I've tested the branch on Intel(R) Pentium(R) M processor 1.50GHz (family: 0x6, model: 0xd, stepping: 0x8) running Linux version 5.15.162 (builder@buildhost) (i486-openwrt-linux-musl-gcc (OpenWrt GCC 12.3.0 r24012-d8dd03c46f) 12.3.0, GNU ld (GNU Binutils) 2.40.0) #0 Mon Jul 15 22:14:18 2024.

It's an old Intel CPU that comes from era of ia-32-ia-64-benchmark-code-execution-paper.pdf, has no constant_tsc feature and the branch works correctly under that assumptions. So it highlights that suspicious-looking MHz value on a modern CPU is probably related to constant_tsc and is not a regression.

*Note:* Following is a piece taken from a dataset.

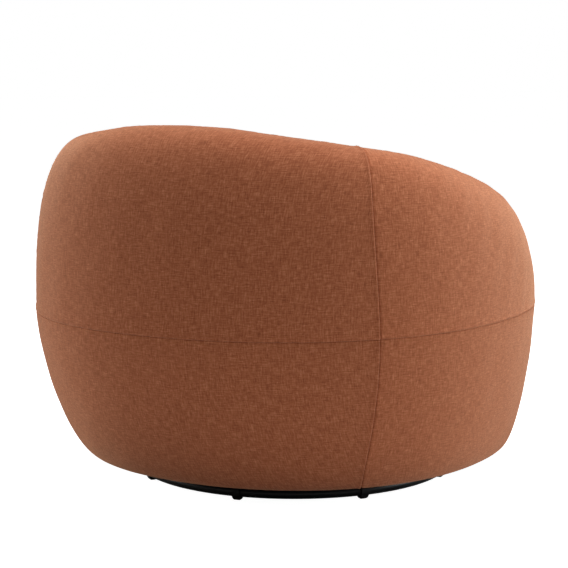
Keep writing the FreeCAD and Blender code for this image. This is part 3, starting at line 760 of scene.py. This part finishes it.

I've tuned /sys/devices/system/cpu/cpufreq/policy0/scaling_min_freq and scaling_max_freq and got expected results:

scaling_*_freq, min/max Hash MHz
600 000 / 1 500 000 wyhash32 991.38 MiB/sec @ 1493 MHz
600 000 / 1 500 000 donothing32 7455000.00 MiB/sec @ 1491 MHz
600 000 / 1 500 000 donothing64 7450000.00 MiB/sec @ 1490 MHz
600 000 donothing64 2990000.00 MiB/sec @ 598 MHz
900 000 donothing64 4490000.00 MiB/sec @ 898 MHz
1 100 000 donothing32 5485000.00 MiB/sec @ 1097 MHz
1 100 000 wyhash32 658.72 MiB/sec @ 1097 MHz
1 500 000 donothing64 7480000.00 MiB/sec @ 1496 MHz
1 500 000 sha2-256 47.49 MiB/sec @ 1496 MHz

I assume that frequency fluctuates for 600/1500 case a bit due to dynamic scaling kicking in at the startup time. The measurement is quite stable across runs for other cases.

dmidecode:

Processor Information
        Socket Designation: None
        Type: Central Processor
        Family: Pentium M
        Manufacturer: GenuineIntel
        ID: D8 06 00 00 FF FB E9 AF
        Signature: Type 0, Family 6, Model 13, Stepping 8
        Flags:
                FPU (Floating-point unit on-chip)
                VME (Virtual mode extension)
                DE (Debugging extension)
                PSE (Page size extension)
                TSC (Time stamp counter)
                MSR (Model specific registers)
                PAE (Physical address extension)
                MCE (Machine check exception)
                CX8 (CMPXCHG8 instruction supported)
                APIC (On-chip APIC hardware supported)
                SEP (Fast system call)
                MTRR (Memory type range registers)
                PGE (Page global enable)
                MCA (Machine check architecture)
                CMOV (Conditional move instruction supported)
                PAT (Page attribute table)
                CLFSH (CLFLUSH instruction supported)
                DS (Debug store)
                ACPI (ACPI supported)
                MMX (MMX technology supported)
                FXSR (FXSAVE and FXSTOR instructions supported)
                SSE (Streaming SIMD extensions)
                SSE2 (Streaming SIMD extensions 2)
                SS (Self-snoop)
                TM (Thermal monitor supported)
                PBE (Pending break enabled)
        Version: Intel(R) Pentium(R) M processor
        Voltage: 1.1 V
        External Clock: 400 MHz
        Max Speed: 1500 MHz
        Current Speed: 1500 MHz
        Status: Populated, Enabled
        Upgrade: None
        L1 Cache Handle: 0x000A
        L2 Cache Handle: 0x000B
        L3 Cache Handle: Not Provided
        Serial Number: Not Specified
        Asset Tag: Not Specified
        Part Number: Not Specified

/proc/cpuinfo:

processor       : 0
vendor_id       : GenuineIntel
cpu family      : 6
model           : 13
model name      : Intel(R) Pentium(R) M processor 1.50GHz
stepping        : 8
microcode       : 0x20
cpu MHz         : 600.000
cache size      : 2048 KB
fdiv_bug        : no
f00f_bug        : no
coma_bug        : no
fpu             : yes
fpu_exception   : yes
cpuid level     : 2
wp              : yes
flags           : fpu vme de pse tsc msr pae mce cx8 apic sep mtrr pge mca cmov clflush dts acpi mmx fxsr sse sse2 ss tm pbe nx bts cpuid est tm2
bugs            : cpu_meltdown spectre_v1 spectre_v2 spec_store_bypass l1tf mds swapgs itlb_multihit mmio_unknown
bogomips        : 1197.13
clflush size    : 64
cache_alignment : 64
address sizes   : 32 bits physical, 32 bits virtual
power management:

@rurban please, suggest me, how should I proceed with this branch?

I think of integrating djb's libcpucycles into SMhasher to get more accurate CPU cycles measurement on modern CPUs, but it'll make the diff somewhat larger and harder to review.

rurban commented 4 weeks ago

As I said: read from /proc/cpuinfo and as fallback your method. or djb's -lcpucycles, which looks also good.